## start
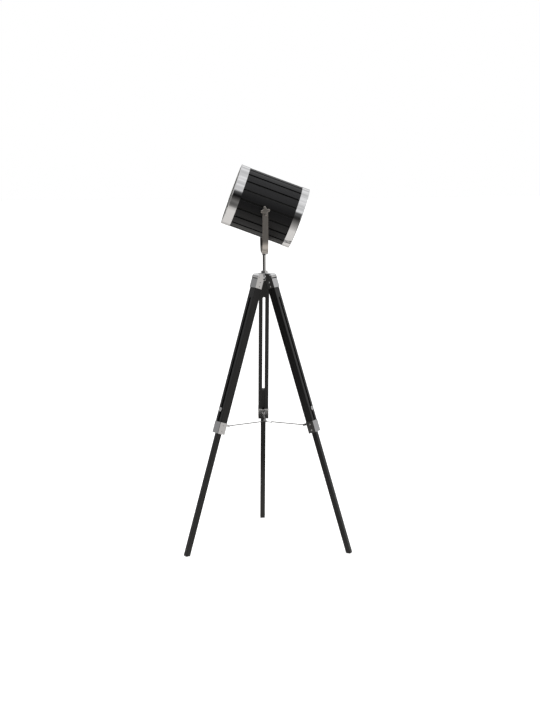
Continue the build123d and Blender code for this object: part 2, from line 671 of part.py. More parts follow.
def make_pivot_nuts():
    """Nuts on the pivot bolts inside the shell."""
    with BuildPart() as nuts:
        for side in (-1, 1):
            with BuildSketch(pivot_plane(side, PIVOT_NUT_FACE)):
                RegularPolygon(PIVOT_NUT_ACROSS / 2, 6, major_radius=False)
                Circle(PIVOT_R + RUNNING, mode=Mode.SUBTRACT)
            extrude(amount=PIVOT_NUT_HEIGHT)
    return nuts


def make_pivot_washers():
    """Washers between the yoke arms and the star knobs."""
    with BuildPart() as washers:
        for side in (-1, 1):
            seat = pivot_plane(side, ARM_OUTER + RUNNING)
            disc(seat, WASHER_R, WASHER_THICKNESS, bore=PIVOT_R + RUNNING)
    return washers


def make_star_knob(side):
    """Four-lobed knob screwed on a pivot bolt."""
    with BuildPart() as knob:
        with BuildSketch(pivot_plane(side, KNOB_FACE)):
            Circle(KNOB_HUB_R)
            with PolarLocations(KNOB_REACH - KNOB_LOBE_R, KNOB_LOBES, start_angle=KNOB_TURN):
                Circle(KNOB_LOBE_R)
            with Locations(Rotation(0, 0, KNOB_TURN)):
                Rectangle(2 * (KNOB_REACH - KNOB_LOBE_R), 2 * KNOB_LOBE_R)
                Rectangle(2 * KNOB_LOBE_R, 2 * (KNOB_REACH - KNOB_LOBE_R))
        extrude(amount=KNOB_THICKNESS)
        outer_face = knob.faces().filter_by(Axis.Y).sort_by(Axis.Y)[-1 if side > 0 else 0]
        fillet(outer_face.edges(), KNOB_ROUND)
        drill(pivot_plane(side, KNOB_FACE), PIVOT_R + RUNNING, KNOB_THICKNESS - KNOB_CAP)
    return knob


# ---------------------------------------------------------------- drum head
def make_drum_shell():
    """Thin steel tube that carries the slats and takes the pivot bolts."""
    with BuildPart() as shell:
        disc(across_drum(SLAT_BACK), SHELL_OUTER_R, MOUTH - RING_SHEET - SLAT_BACK, bore=SHELL_INNER_R)
        for side in (-1, 1):
            drill(pivot_plane(side, 0), PIVOT_R + RUNNING, SLAT_OUTER_R + THROUGH)
    return shell


def make_slats():
    """Curved slats laid along the shell, with a narrow groove between each two."""
    with BuildPart() as slats:
        with BuildSketch(across_drum(SLAT_BACK)):
            Circle(SLAT_OUTER_R)
            Circle(SLAT_INNER_R, mode=Mode.SUBTRACT)
            middle = (SLAT_OUTER_R + SLAT_INNER_R) / 2
            with PolarLocations(middle, SLAT_COUNT, start_angle=SLAT_PHASE - 90):
                Rectangle(2 * SLAT_THICKNESS, SLAT_GROOVE, mode=Mode.SUBTRACT)
        extrude(amount=MOUTH - RING_SHEET - SLAT_BACK)
        axis = Axis(across_drum(0).origin, across_drum(0).z_dir)
        long_edges = slats.edges().filter_by(axis)
        outer = [edge for edge in long_edges if to_drum_axis(edge.center()) > middle]
        fillet(outer, SLAT_ROUND)
        for side in (-1, 1):
            drill(pivot_plane(side, 0), PIVOT_R + RUNNING, SLAT_OUTER_R + THROUGH)
    return slats


def to_drum_axis(point):
    """Distance of a point from the drum's axis."""
    local = across_drum(0).to_local_coords(point)
    return (local.X**2 + local.Y**2) ** 0.5


def ring_profile(direction, end, length):
    """Revolve a ring's section about the drum's axis: a band, a lip at its end and a rolled bead."""
    base = across_drum(0)
    section = Plane(origin=base.origin, x_dir=base.x_dir, z_dir=base.x_dir.cross(base.z_dir))
    with BuildSketch(section) as outline:
        with Locations((RING_INNER_R + RING_SHEET / 2, end - direction * length / 2)):
            Rectangle(RING_SHEET, length)
        with Locations((RING_OUTER_R - (RING_LIP + RING_SHEET) / 2, end - direction * RING_SHEET / 2)):
            Rectangle(RING_LIP + RING_SHEET, RING_SHEET)
        with Locations((RING_OUTER_R - RING_BEAD_R / 2, end - direction * RING_BEAD_R)):
            Circle(RING_BEAD_R)
        with Locations((RING_INNER_R - RING_BEAD_R / 2, end - direction * (RING_SHEET + RING_BEAD_R))):
            Rectangle(RING_BEAD_R, 2 * RING_BEAD_R, mode=Mode.SUBTRACT)
    revolve(outline.sketch, axis=Axis(base.origin, base.z_dir))


def make_front_ring():
    """Chrome ring round the mouth."""
    with BuildPart() as ring:
        ring_profile(1, MOUTH, FRONT_RING_LENGTH)
    return ring


def make_rear_ring():
    """Chrome ring round the back."""
    with BuildPart() as ring:
        ring_profile(-1, BACK, REAR_RING_LENGTH)
    return ring


def make_back_plate():
    """Round plate that closes the back, with vents, and holes for the lampholder and the cord."""
    with BuildPart() as plate:
        with BuildSketch(across_drum(BACK + RING_SHEET)):
            Circle(SLAT_OUTER_R)
            Circle(NIPPLE_R + RUNNING, mode=Mode.SUBTRACT)
            with Locations((-GROMMET_OFFSET, 0)):
                Circle(GROMMET_R - GROMMET_FLANGE, mode=Mode.SUBTRACT)
            with PolarLocations(VENT_CIRCLE_R, VENT_COUNT):
                SlotOverall(VENT_LENGTH, VENT_WIDTH, mode=Mode.SUBTRACT)
        extrude(amount=BACK_PLATE)
    return plate


def make_cord_grommet():
    """Grommet in the back plate where the mains cord goes in."""
    inside = across_drum(BACK + RING_SHEET + BACK_PLATE)
    outside = across_drum(BACK + RING_SHEET)
    with BuildPart() as grommet:
        for plane, radius, amount in (
            (inside, GROMMET_R, GROMMET_INNER_LIP),
            (outside, GROMMET_R - GROMMET_FLANGE - RUNNING, BACK_PLATE),
            (outside, GROMMET_R, -GROMMET_OUTER_LIP),
        ):
            with BuildSketch(plane):
                with Locations((-GROMMET_OFFSET, 0)):
                    Circle(radius)
                    Circle(GROMMET_BORE_R, mode=Mode.SUBTRACT)
            extrude(amount=amount)
    return grommet


def make_lampholder():
    """Cup-shaped lampholder on a threaded nipple through the back plate."""
    seat = BACK + RING_SHEET + BACK_PLATE
    with BuildPart() as holder:
        disc(across_drum(seat), HOLDER_R, HOLDER_LENGTH)
        along = Axis(across_drum(0).origin, across_drum(0).z_dir)
        rims = holder.edges().filter_by(GeomType.CIRCLE).sort_by(along)
        fillet(rims[-1], HOLDER_ROUND)
        drill(across_drum(seat + HOLDER_FLOOR), BULB_CAP_R + 2 * SIDE_PLAY, HOLDER_LENGTH)
        ring = across_drum(seat + HOLDER_RING_START)
        disc(ring, HOLDER_R + HOLDER_RING_PROUD, HOLDER_RING_WIDTH, bore=HOLDER_R - HOLDER_ROUND)
        disc(across_drum(seat), NIPPLE_R, -(BACK_PLATE + NIPPLE_NUT_HEIGHT + NIPPLE_TAIL))
    return holder


def make_nipple_nut():
    """Lock nut on the lampholder's nipple, behind the back plate."""
    with BuildPart() as nut:
        with BuildSketch(across_drum(BACK + RING_SHEET)):
            RegularPolygon(NIPPLE_NUT_ACROSS / 2, 6, major_radius=False)
            Circle(NIPPLE_R + RUNNING, mode=Mode.SUBTRACT)
        extrude(amount=-NIPPLE_NUT_HEIGHT)
    return nut


def bulb_seat():
    """Where the bulb's metal cap ends and its glass begins, along the drum's axis."""
    holder_floor = BACK + RING_SHEET + BACK_PLATE + HOLDER_FLOOR
    return holder_floor + SIDE_PLAY + CONTACT_LENGTH + BULB_CAP_LENGTH


def make_bulb_cap():
    """Metal screw cap of the bulb, with its end contact."""
    with BuildPart() as cap:
        disc(across_drum(bulb_seat()), BULB_CAP_R, -BULB_CAP_LENGTH)
        drill(across_drum(bulb_seat()), BULB_CAP_R - BULB_CAP_SHEET, -(BULB_CAP_LENGTH - BULB_CAP_BASE))
        disc(across_drum(bulb_seat() - BULB_CAP_LENGTH), BULB_CAP_R / 2, -CONTACT_LENGTH)
    return cap


def make_bulb_glass():
    """Thin pear-shaped glass: a ball on a short neck, open inside the cap."""
    base = across_drum(bulb_seat())
    section = Plane(origin=base.origin, x_dir=base.x_dir, z_dir=base.x_dir.cross(base.z_dir))
    ball = BULB_LENGTH - BULB_R
    neck_r = BULB_CAP_R - BULB_CAP_SHEET - RUNNING
    with BuildPart() as glass:
        with BuildSketch(section):
            with Locations((0, ball)):
                Circle(BULB_R)
            with Locations((neck_r / 2, (ball - BULB_NECK_DEPTH) / 2)):
                Rectangle(neck_r, ball + BULB_NECK_DEPTH)
            with Locations((0, ball)):
                Circle(BULB_R - BULB_GLASS, mode=Mode.SUBTRACT)
            with Locations(((neck_r - BULB_GLASS) / 2, ball / 2 - BULB_NECK_DEPTH)):
                Rectangle(neck_r - BULB_GLASS, ball + 2 * BULB_NECK_DEPTH, mode=Mode.SUBTRACT)
            with Locations((-BULB_R, ball / 2)):
                Rectangle(2 * BULB_R, 4 * BULB_LENGTH, mode=Mode.SUBTRACT)
        revolve(axis=Axis(base.origin, base.z_dir))
    return glass


# ---------------------------------------------------------------- write every piece
os.makedirs("parts", exist_ok=True)

save(make_hub(), "hub")
save(make_collar(), "collar")
save(make_stem(), "stem_rod")
save(make_stem_nut(), "stem_nut")
save(make_yoke_nut(), "yoke_nut")
save(make_pan_bolt(), "pan_bolt")

for level, (side, azimuth) in zip((1, 0, -1), LEG_AZIMUTHS.items()):
    save(make_leg_cap(azimuth), f"leg_cap_{side}")
    save(make_screws(cap_screws_at(azimuth)), f"cap_screws_{side}")
    save(make_hinge_bolt(azimuth), f"hinge_bolt_{side}")
    save(make_upper_leg(azimuth), f"upper_leg_{side}")
    save(make_ferrule(azimuth), f"ferrule_{side}")
    save(make_screws(ferrule_screws_at(azimuth)), f"ferrule_screws_{side}")
    save(make_spreader_bracket(azimuth), f"spreader_bracket_{side}")
    save(make_spreader_pin(azimuth), f"spreader_pin_{side}")
    save(make_lower_leg(azimuth), f"lower_leg_{side}")
    save(make_foot_pad(azimuth), f"foot_pad_{side}")
    save(make_thumb_screw(azimuth), f"thumb_screw_{side}")
    save(make_spreader_arm(azimuth, level), f"spreader_arm_{side}")
save(make_spreader_button(), "spreader_button")

save(make_yoke(), "yoke")
save(make_pivot_bolts(), "pivot_bolts")
save(make_pivot_nuts(), "pivot_nuts")
save(make_pivot_washers(), "pivot_washers")
save(make_star_knob(-1), "star_knob_front")
save(make_star_knob(1), "star_knob_back")
save(make_drum_shell(), "drum_shell")
save(make_slats(), "slats")
save(make_front_ring(), "front_ring")
save(make_rear_ring(), "rear_ring")
save(make_back_plate(), "back_plate")
save(make_cord_grommet(), "cord_grommet")
save(make_lampholder(), "lampholder")
save(make_nipple_nut(), "nipple_nut")
save(make_bulb_cap(), "bulb_cap")
save(make_bulb_glass(), "bulb_glass")
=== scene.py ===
"""Looks of a tripod floor lamp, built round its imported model.

The lamp is a ribbed drum head in a yoke on three telescoping legs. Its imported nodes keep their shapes
and get finishes here, and small hardware that needs more detail is built as separate pieces. All
sizes are in metres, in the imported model's frame: +Z up, the drum's mouth towards -X.
"""

import json
import logging
import math
from dataclasses import dataclass
from enum import StrEnum
from typing import NamedTuple

import bpy
from mathutils import Matrix, Vector

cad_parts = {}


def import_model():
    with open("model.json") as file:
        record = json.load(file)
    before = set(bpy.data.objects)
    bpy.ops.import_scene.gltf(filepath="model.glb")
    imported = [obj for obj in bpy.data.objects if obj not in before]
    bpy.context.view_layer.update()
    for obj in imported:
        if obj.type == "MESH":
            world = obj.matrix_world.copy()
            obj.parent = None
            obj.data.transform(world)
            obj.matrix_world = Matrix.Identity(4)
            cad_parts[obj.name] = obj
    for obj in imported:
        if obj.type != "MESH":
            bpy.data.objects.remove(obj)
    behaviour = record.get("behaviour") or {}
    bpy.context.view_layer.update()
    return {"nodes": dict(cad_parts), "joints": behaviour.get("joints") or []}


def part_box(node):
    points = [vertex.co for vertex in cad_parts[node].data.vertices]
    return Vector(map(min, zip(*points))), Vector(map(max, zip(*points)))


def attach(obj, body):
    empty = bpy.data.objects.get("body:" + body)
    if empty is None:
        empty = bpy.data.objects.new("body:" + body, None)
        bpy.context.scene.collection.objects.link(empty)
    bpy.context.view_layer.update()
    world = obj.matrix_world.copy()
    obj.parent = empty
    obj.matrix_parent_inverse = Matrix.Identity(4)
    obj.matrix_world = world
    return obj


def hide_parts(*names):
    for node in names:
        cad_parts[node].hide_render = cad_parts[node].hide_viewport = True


LOG = logging.getLogger("floor_lamp")
MM = 0.001
WHITE = (1, 1, 1, 1)
NOISE_RANGE = (0.3, 0.7)  # noise seldom leaves this range
GRAIN_RANGE = (0.35, 0.7)  # the same, with more left at its lower end


class Side(StrEnum):
    """The three legs, named for where they stand."""

    REAR = "rear"
    LEFT = "left"
    RIGHT = "right"


# ------------------------------------------------------------------ places read from the frame
@dataclass(frozen=True)
class LegFrame:
    """Directions and places of one leg at rest.

    Attributes:
        side: Which leg it is.
        up: Unit vector along the leg, upwards.
        across: Unit vector along the hinge bolt.
        face: Unit vector out of the leg's outer face.
    """

    side: Side
    up: Vector
    across: Vector
    face: Vector

    @classmethod
    def read(cls, side: Side, joints: dict[str, dict]) -> "LegFrame":
        """Read a leg's directions from its slide, fold and thumb screw joints.

        Args:
            side: Which leg to read.
            joints: The record's joints by name.

        Returns:
            The leg's frame.
        """
        up = Vector(joints[f"leg_slide_{side}"]["axis"]).normalized()
        across = Vector(joints[f"leg_fold_{side}"]["axis"]).normalized()
        face = Vector(joints[f"thumb_turn_{side}"]["axis"]).normalized()
        return cls(side, up, across, face)

    def turn(self) -> Matrix:
        """Rotation that lays the leg's length along Z and its hinge bolt along Y."""
        rows = (self.across.cross(self.up), self.across, self.up)
        return Matrix(rows)


@dataclass(frozen=True)
class DrumFrame:
    """Axis of the drum: its middle, the way its mouth looks, and its up and side directions."""

    middle: Vector
    mouth: Vector
    up: Vector
    side: Vector

    @classmethod
    def read(cls, nodes: dict[str, bpy.types.Object]) -> "DrumFrame":
        """Find the drum's axis from the middles of its two rings.

        Args:
            nodes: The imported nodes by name.

        Returns:
            The drum's frame.
        """
        front = mean_point(nodes["front_ring"])
        rear = mean_point(nodes["rear_ring"])
        mouth = (front - rear).normalized()
        side = Vector((0, 1, 0))
        return cls((front + rear) / 2, mouth, side.cross(mouth).normalized(), side)

    def turn(self) -> Matrix:
        """Rotation that lays the drum's axis along Z."""
        return Matrix((self.up, self.side, self.mouth))

    def radius(self, point: Vector) -> float:
        """Distance of a point from the drum's axis."""
        return (point - self.middle).cross(self.mouth).length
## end
Goal – Write down again the exact lines running from the beginning of the data to the line containing "return washers", with both ends included.

Answer to this task –
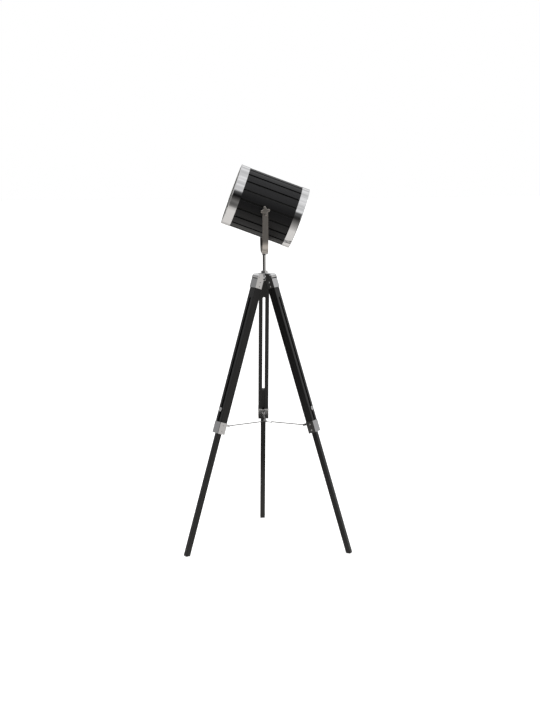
Continue the build123d and Blender code for this object: part 2, from line 671 of part.py. More parts follow.
def make_pivot_nuts():
    """Nuts on the pivot bolts inside the shell."""
    with BuildPart() as nuts:
        for side in (-1, 1):
            with BuildSketch(pivot_plane(side, PIVOT_NUT_FACE)):
                RegularPolygon(PIVOT_NUT_ACROSS / 2, 6, major_radius=False)
                Circle(PIVOT_R + RUNNING, mode=Mode.SUBTRACT)
            extrude(amount=PIVOT_NUT_HEIGHT)
    return nuts


def make_pivot_washers():
    """Washers between the yoke arms and the star knobs."""
    with BuildPart() as washers:
        for side in (-1, 1):
            seat = pivot_plane(side, ARM_OUTER + RUNNING)
            disc(seat, WASHER_R, WASHER_THICKNESS, bore=PIVOT_R + RUNNING)
    return washers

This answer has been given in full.